Steven Heller’s obituary for Ms. Constantine, The New York Times, December 13, 2008: “Mildred Constantine Bettelheim, a curator who brought new prestige to the graphic design and poster collections of the Museum of Modern Art in the 1950s and ’60s, when most museums marginalized such ephemeral arts, died on Wednesday night at her home in Nyack, N.Y. She was 95.

Ms. Constantine, who used her maiden name professionally and was known to associates as Connie, was associate curator and ultimately curatorial consultant in the Modern’s architecture and design department from 1943 through 1970, many of those years under Philip Johnson, the department’s founder. She was largely responsible for popularizing ignored or difficult-to-categorize collections, or what she called “fugitive material.”

With exhibitions including “Olivetti: Design in Industry” (1952), “Signs in the Street” (1954) and “Lettering by Hand” (1962), she fostered a new discipline of curatorial studies in the applied and decorative arts. She gave career-defining solo exhibitions for individual graphic and product designers like Alvin Lustig, Bruno Munari, Tadanori Yokoo and Massimo Vignelli, among others.

And with the enthusiastic support of René D’Harnoncourt, then director of the Modern, she mounted the museum’s first exhibitions of art devoted to causes, like “Polio Posters” (1948), for which she commissioned artists and designers to create works that would be used to spread awareness of specific social issues.

Her groundbreaking 1968 exhibition, “Word and Image,” was the first at the museum to consider seriously the major 20th-century posters in the Modern’s collection. The exhibition catalog, which she edited, is still an important document of poster history.

“Part of the fun of this exhibit was filling in where we were lacking,” she once explained.

Nonetheless, she seemed proudest of the system of preservation she borrowed from the Stedelijk Museum in Amsterdam: hanging posters rather than rolling them in tubes, which was not the safest method.

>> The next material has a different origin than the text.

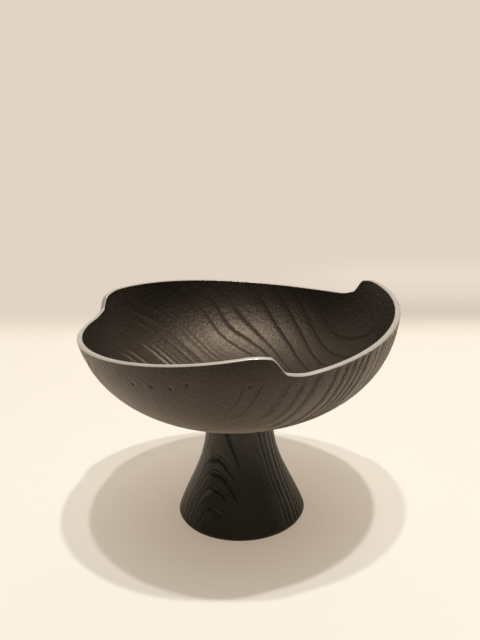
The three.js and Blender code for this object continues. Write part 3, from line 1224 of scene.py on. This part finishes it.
class FRUITBOWL_OT_pedestal(bpy.types.Operator):
    """Makes the hollow pedestal with its carved grain"""

    bl_idname = "fruitbowl.pedestal"
    bl_label = "Pedestal"

    def execute(self, context):
        settings = context.scene.fruitbowl_casting
        base = PEDESTAL_LOW.z
        top = PEDESTAL_HIGH.z
        web_underside = top - WEB
        socket = SPIGOT_RADIUS + SOCKET_CLEARANCE
        rounded = FOOT_ROUNDING * (1 - math.sqrt(0.5))
        cavity_top = cavity_curve(0, 0)
        cavity_foot = cavity_curve(1, 0)
        foot = polyline(
            [
                (FOOT_RADIUS - FOOT_LAND, base),
                (FOOT_RADIUS - FOOT_ROUNDING, base),
                (FOOT_RADIUS - rounded, base + rounded),
                flare_at(0),
            ]
        )
        head = polyline(
            [
                flare_at(1),
                (socket, top),
                (socket, top - SOCKET_DEPTH),
                (SCREW_HOLE_RADIUS, top - SOCKET_DEPTH),
                (SCREW_HOLE_RADIUS, web_underside),
                (cavity_top[0] - FILLET, web_underside),
                cavity_top,
            ]
        )
        cavity = [(CAVITY_ROWS, cavity_curve), *polyline([cavity_foot, (FOOT_RADIUS - FOOT_LAND, base)])]
        stretches = foot + [(PEDESTAL_ROWS, flare_curve)] + head + cavity
        flare_start = len(foot)
        flare_end = flare_start + PEDESTAL_ROWS
        bm, row_layer = turned_mesh(stretches, PEDESTAL_COLUMNS, PEDESTAL_SPACING, closed=True)
        layers = grain_layers(bm)
        for vert in bm.verts:
            row = vert[row_layer]
            if not flare_start < row < flare_end:
                continue
            share = (row - flare_start) / PEDESTAL_ROWS
            outward = turned_place(*flare_outward(share), math.degrees(math.atan2(vert.co.y, vert.co.x)))
            ends = smoothstep(0, PEDESTAL_END_FADE, min(share, 1 - share))
            place = vert.co.copy()
            depth = pedestal_relief(place) * settings.grain_depth * ends
            vert.co -= outward * depth * MM
            phase, strength = ring_line(*pedestal_rings_by(place))
            for layer, value in zip(layers, (depth, phase, strength * ends)):
                vert[layer] = value
        # Lighter copies of the coating's tones, as painted light
        tones = (settings.pedestal_lit_colour, settings.pedestal_lit_grit_colour, settings.pedestal_gloss_colour)
        name = "textured_black_pedestal"
        coated = coated_casting(name, PEDESTAL_PITH, settings, tones, PEDESTAL_FINISH)
        finish_piece(bm, "pedestal_casting", [coated], "pedestal")
        return {"FINISHED"}


# Making the screw, the washers and the rubber ring


def head_radius(height, degrees):
    """Radius of the hexagon head, whose lower corners are cut by a cone."""
    half_flats = SCREW_HIGH.x
    off_flat = (degrees + HALF_FLAT_ANGLE) % (2 * HALF_FLAT_ANGLE) - HALF_FLAT_ANGLE
    hexagon = half_flats / math.cos(math.radians(off_flat))
    widest = half_flats / math.cos(math.radians(HALF_FLAT_ANGLE))
    return min(hexagon, widest + HEAD_CONE_SLOPE * (height - SCREW_LOW.z - HEAD_CHAMFER))


def head_curve(low, high):
    def curve(share, degrees):
        height = mix(low, high, share)
        return head_radius(height, degrees), height

    return curve


def under_head_curve(share, degrees):
    height = SCREW_LOW.z + HEAD_HEIGHT
    return mix(head_radius(height, degrees), SCREW_RADIUS, share), height


def screw_thread(share, degrees):
    height = mix(SCREW_LOW.z + HEAD_HEIGHT + PLAIN_SHANK, SCREW_HIGH.z - SCREW_TIP, share)
    fade = smoothstep(0, THREAD_RUN_OUT, share)
    return SCREW_RADIUS - THREAD_DEPTH * fade * thread_wave(height, degrees), height


class FRUITBOWL_OT_screw(bpy.types.Operator):
    """Makes the hexagon-head screw that holds the bowl to the pedestal"""

    bl_idname = "fruitbowl.screw"
    bl_label = "Screw"

    def execute(self, context):
        settings = context.scene.fruitbowl_fixings
        low = SCREW_LOW.z
        chamfered = low + HEAD_CHAMFER
        head_top = low + HEAD_HEIGHT
        shank_start = head_top + PLAIN_SHANK
        shank_end = SCREW_HIGH.z - SCREW_TIP
        stretches = [
            *polyline([(0, low), (head_radius(low, 0), low)]),
            (CHAMFER_ROWS, head_curve(low, chamfered)),
            (FLATS_ROWS, head_curve(chamfered, head_top)),
            (1, under_head_curve),
            *polyline([(SCREW_RADIUS, head_top), (SCREW_RADIUS, shank_start)]),
            (thread_rows(shank_end - shank_start), screw_thread),
            *polyline([screw_thread(1, 0), (SCREW_RADIUS - SCREW_TIP, SCREW_HIGH.z), (0, SCREW_HIGH.z)]),
        ]
        bm, _ = turned_mesh(stretches, 2 * SMALL_COLUMNS, PEDESTAL_SPACING)
        round_edges(bm, settings.head_rounding, below=(head_top + shank_start) / 2)
        finish_piece(bm, "clamp_screw_m8", [plated_steel(settings)], "clamp_screw")
        return {"FINISHED"}


class FRUITBOWL_OT_washers(bpy.types.Operator):
    """Makes the plain washer and the split spring washer"""

    bl_idname = "fruitbowl.washers"
    bl_label = "Washers"

    def execute(self, context):
        settings = context.scene.fruitbowl_fixings
        steel = plated_steel(settings)
        bm = turned_ring(WASHER_BORE, WASHER_HIGH.x, WASHER_LOW.z, WASHER_HIGH.z)
        round_edges(bm, settings.washer_rounding)
        finish_piece(bm, "plain_washer_m8", [steel], "plain_washer")
        bm = coiled_washer()
        round_edges(bm, settings.washer_rounding)
        finish_piece(bm, "spring_washer_m8", [steel], "spring_washer")
        return {"FINISHED"}


def turned_ring(inner, outer, low, high):
    corners = [(inner, low), (outer, low), (outer, high), (inner, high), (inner, low)]
    bm, _ = turned_mesh(polyline(corners), 2 * SMALL_COLUMNS, PEDESTAL_SPACING, closed=True)
    return bm


def coiled_washer():
    """A square-cut wire wound once, with a slot between its ends, one of which lies higher."""
    inner = WASHER_BORE
    outer = SPRING_HIGH.y
    middle = (inner + outer) / 2
    half_slot = math.asin(SPRING_SLOT / 2 / middle)
    low = SPRING_LOW.z
    rise = SPRING_HIGH.z - low - SPRING_STOCK
    bm = bmesh.new()
    corners = [(inner, low), (outer, low), (outer, low + SPRING_STOCK), (inner, low + SPRING_STOCK)]
    section = bm.faces.new([bm.verts.new((radius, 0, height)) for radius, height in corners])
    bmesh.ops.rotate(bm, verts=section.verts[:], cent=(0, 0, 0), matrix=Matrix.Rotation(half_slot, 3, "Z"))
    geom = [section, *section.edges, *section.verts]
    spin(bm, geom, TURN - 2 * half_slot, SMALL_COLUMNS, rise=rise / SMALL_COLUMNS)
    bmesh.ops.remove_doubles(bm, verts=bm.verts[:], dist=NEARLY)
    bmesh.ops.recalc_face_normals(bm, faces=bm.faces[:])
    return bm


class FRUITBOWL_OT_ring(bpy.types.Operator):
    """Makes the rubber ring that the foot stands on"""

    bl_idname = "fruitbowl.ring"
    bl_label = "Rubber Ring"

    def execute(self, context):
        settings = context.scene.fruitbowl_fixings
        bm = turned_ring(RING_HIGH.x - RING_WIDTH, RING_HIGH.x, RING_LOW.z, RING_HIGH.z)
        round_edges(bm, settings.rubber_rounding, segments=3)
        finish_piece(bm, "rubber_foot_ring", [moulded_rubber(settings)], "foot_ring")
        return {"FINISHED"}


# Making the stage


class FRUITBOWL_OT_stage(bpy.types.Operator):
    """Makes the floor, the wall behind, the lamps and the camera"""

    bl_idname = "fruitbowl.stage"
    bl_label = "Stage"

    def execute(self, context):
        scene = context.scene
        settings = scene.fruitbowl_stage
        make_camera(scene)
        make_sweep(scene, settings)
        make_lamps(scene, settings)
        make_room(scene, settings)
        scene.view_settings.view_transform = "Standard"
        return {"FINISHED"}


def make_camera(scene):
    data = bpy.data.cameras.new("camera")
    data.sensor_width = SENSOR
    data.lens = FOCAL_PIXELS / PHOTO_HEIGHT * SENSOR
    camera = bpy.data.objects.new("camera", data)
    scene.collection.objects.link(camera)
    right = Vector((1, 0, 0))
    up = Vector((0, math.sin(CAMERA_DOWN), math.cos(CAMERA_DOWN)))
    forward = Vector((0, math.cos(CAMERA_DOWN), -math.sin(CAMERA_DOWN)))
    rolled_right = right * math.cos(CAMERA_ROLL) + up * math.sin(CAMERA_ROLL)
    rolled_up = up * math.cos(CAMERA_ROLL) - right * math.sin(CAMERA_ROLL)
    axes = Matrix((rolled_right, rolled_up, -forward)).transposed()
    camera.matrix_world = Matrix.Translation(CAMERA_PLACE) @ axes.to_4x4()
    scene.camera = camera


def make_sweep(scene, settings):
    """A floor that curves up into a wall, drawn as a profile and pulled sideways."""
    bend_start = SWEEP_BACK - SWEEP_BEND
    profile = [(SWEEP_FRONT, 0), (bend_start, 0)]
    for step in range(1, SWEEP_BEND_STEPS + 1):
        angle = TURN / 4 * step / SWEEP_BEND_STEPS
        profile.append((bend_start + SWEEP_BEND * math.sin(angle), SWEEP_BEND * (1 - math.cos(angle))))
    profile.append((SWEEP_BACK, SWEEP_TOP))
    bm = bmesh.new()
    corners = [bm.verts.new((-SWEEP_HALF_WIDTH, y, z)) for y, z in profile]
    edges = [bm.edges.new(pair) for pair in zip(corners, corners[1:])]
    pulled = bmesh.ops.extrude_edge_only(bm, edges=edges)["geom"]
    moved = [item for item in pulled if isinstance(item, bmesh.types.BMVert)]
    bmesh.ops.translate(bm, verts=moved, vec=(2 * SWEEP_HALF_WIDTH, 0, 0))
    bmesh.ops.rotate(bm, verts=bm.verts[:], cent=(0, 0, 0), matrix=Matrix.Rotation(SWEEP_TURN, 3, "Z"))
    for face in bm.faces:
        face.smooth = True
        if face.calc_center_median().z < SWEEP_BEND and face.normal.z < 0 or face.normal.y > 0.5:
            face.normal_flip()
    mesh = bpy.data.meshes.new("sweep")
    bm.to_mesh(mesh)
    bm.free()
    mesh.materials.append(painted_sweep(settings))
    sweep = bpy.data.objects.new("sweep", mesh)
    scene.collection.objects.link(sweep)


def make_lamps(scene, settings):
    for number, (place, watts) in enumerate(LAMPS, start=1):
        data = bpy.data.lights.new(f"ceiling_lamp_{number}", "AREA")
        data.shape = "DISK"
        data.size = LAMP_SIZE
        data.energy = watts
        data.color = settings.lamp_colour[:3]
        lamp = bpy.data.objects.new(data.name, data)
        lamp.location = place
        scene.collection.objects.link(lamp)


def make_room(scene, settings):
    """Even light from all around. The camera sees a pale room, and gloss a dim one, paler in front."""
    world = bpy.data.worlds.new("room")
    scene.world = world
    tree = empty_tree(world)
    path = add_node(tree, "LightPath").outputs
    way = add_node(tree, "TexCoord").outputs["Generated"]
    facing = add_node(tree, "VectorMath", (way, ROOM_FRONT), operation="DOT_PRODUCT")
    glossy = (facing, *ROOM_FRONT_REACH, settings.room_shown, settings.room_front)
    dim = (path["Is Glossy Ray"], add_node(tree, "MapRange", glossy))
    strength = add_node(tree, "Math", dim, operation="MULTIPLY")
    for least in (settings.room_light, path["Is Camera Ray"]):
        strength = add_node(tree, "Math", (strength, least), operation="MAXIMUM")
    light = add_node(tree, "Background", {"Color": settings.room_colour, "Strength": strength})
    add_node(tree, "OutputWorld", {"Surface": light})


# The sidebar panel, and running the script


class FRUITBOWL_PT_panel(bpy.types.Panel):
    """Lists the pieces of the fruit bowl"""

    bl_idname = "FRUITBOWL_PT_panel"
    bl_label = "Fruit Bowl"
    bl_space_type = "VIEW_3D"
    bl_region_type = "UI"
    bl_category = "Fruit Bowl"

    def draw(self, context):
        for operator in OPERATORS:
            self.layout.operator(operator.bl_idname)


OPERATORS = (
    FRUITBOWL_OT_bowl,
    FRUITBOWL_OT_pedestal,
    FRUITBOWL_OT_screw,
    FRUITBOWL_OT_washers,
    FRUITBOWL_OT_ring,
    FRUITBOWL_OT_stage,
)
SETTINGS = {
    "fruitbowl_casting": CastingSettings,
    "fruitbowl_fixings": FixingSettings,
    "fruitbowl_stage": StageSettings,
}
CLASSES = (*SETTINGS.values(), *OPERATORS, FRUITBOWL_PT_panel)


def register():
    for cls in CLASSES:
        bpy.utils.register_class(cls)
    for name, group in SETTINGS.items():
        setattr(bpy.types.Scene, name, PointerProperty(type=group))


def unregister():
    for name in SETTINGS:
        delattr(bpy.types.Scene, name)
    for cls in reversed(CLASSES):
        bpy.utils.unregister_class(cls)


def main():
    register()
    bpy.ops.fruitbowl.bowl()
    bpy.ops.fruitbowl.pedestal()
    bpy.ops.fruitbowl.screw()
    bpy.ops.fruitbowl.washers()
    bpy.ops.fruitbowl.ring()
    bpy.ops.fruitbowl.stage()


if __name__ == "__main__":
    main()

Ms. Constantine also developed what she called the Ephemera Collection, building upon the graphic materials — from letterheads to business cards — originally collected by the German typographer Jan Tschichold. Furthermore, she savored “wooing” objects away from their collectors.

As a prodigious editor, author or co-author of exhibition catalogs and books, she produced significant scholarly resources on subjects like Art Nouveau (in 1959) and contemporary package design (in 1959).

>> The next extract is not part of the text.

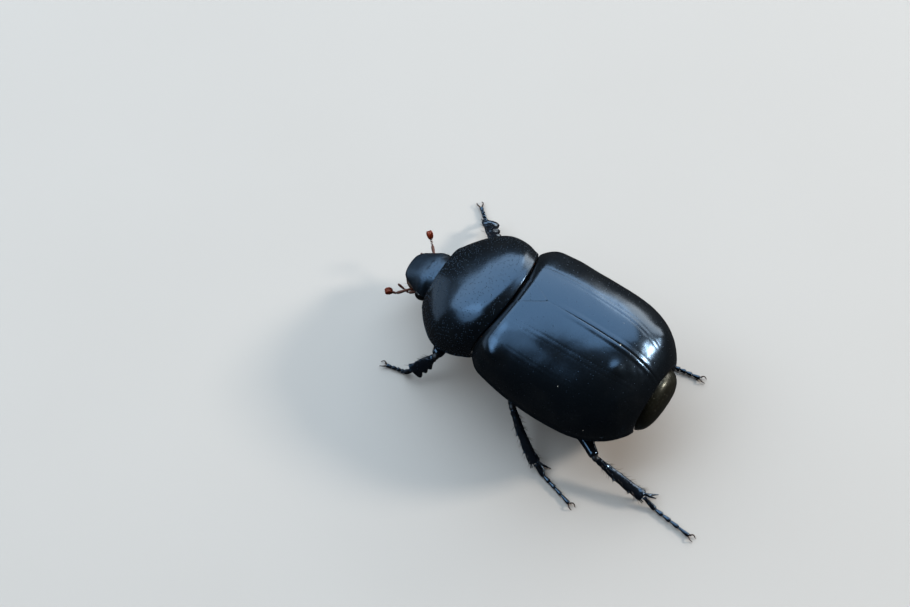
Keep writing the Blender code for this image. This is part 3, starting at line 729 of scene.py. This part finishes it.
# share of a club leaf's length, distance from its base, spread, half width, half depth
LEAF_ROWS = ((0, 0, 0.4, 0.1, 0.07), (0.3, 0.18, 0.95, 0.22, 0.085), (0.7, 0.42, 1.1, 0.24, 0.09),
             (1, 0.6, 0.8, 0.14, 0.07))
PALP_BENDS = ((1.0, -6.8, 2.0), (1.42, -7.35, 1.8), (1.42, -8.25, 2.12))
JAW_ROWS = ((0, (0.75, -6.85, 1.95), 0.38, 0.24), (0.4, (0.8, -7.35, 1.98), 0.38, 0.24),
            (0.75, (0.6, -7.8, 2.05), 0.26, 0.16), (1, (0.26, -8.06, 2.12), 0.1, 0.09))
rust_red = rusty("feeler_rust", (0.1, 0.012, 0.003), 0.25)
rust_brown = rusty("feeler_stalk", (0.034, 0.008, 0.004), 0.4)
jaw_brown = chitin("jaw_brown", (0.02, 0.009, 0.005), 0.5, 0.12, 0.025, 0.5, dust=0.05,
                   sheen_colour=(0.6, 0.45, 0.35))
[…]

Born in Brooklyn in 1913, Ms. Constantine received a B.A. and M.A. from New York University and later attended the graduate school of the National Autonomous University of Mexico. Her first job, from 1930 to 1937, was with the College Art Association, as an editorial assistant on the journal Parnassus. Later she worked in the Office of the Coordinator of Inter-American Affairs, a United States government agency, where she met Mr. D’Harnoncourt.

Ms. Constantine belonged to the leftist Committee Against War and Fascism, and in 1936 traveled to Mexico, where she became interested in the political Latin and Central American graphics movement. She organized a comprehensive Latin American poster collection, initially shown at the Library of Congress and now part of the permanent collection at the Metropolitan Museum of Art.

She was always on the prowl for untapped cultural artifacts, “an advocate of modern anything on the cutting edge,” said Alan Fern, the curator emeritus of the National Portrait Gallery and a frequent collaborator. Once, when offered a cache of transparencies of virtually forgotten cultural posters from the Soviet Union, she jumped at the chance to produce a book, “Revolutionary Soviet Film Posters” (1974), with Mr. Fern as co-author. The book, which reintroduced this suppressed genre of revolutionary design from the mid-1920s, remains an influence on contemporary design practice.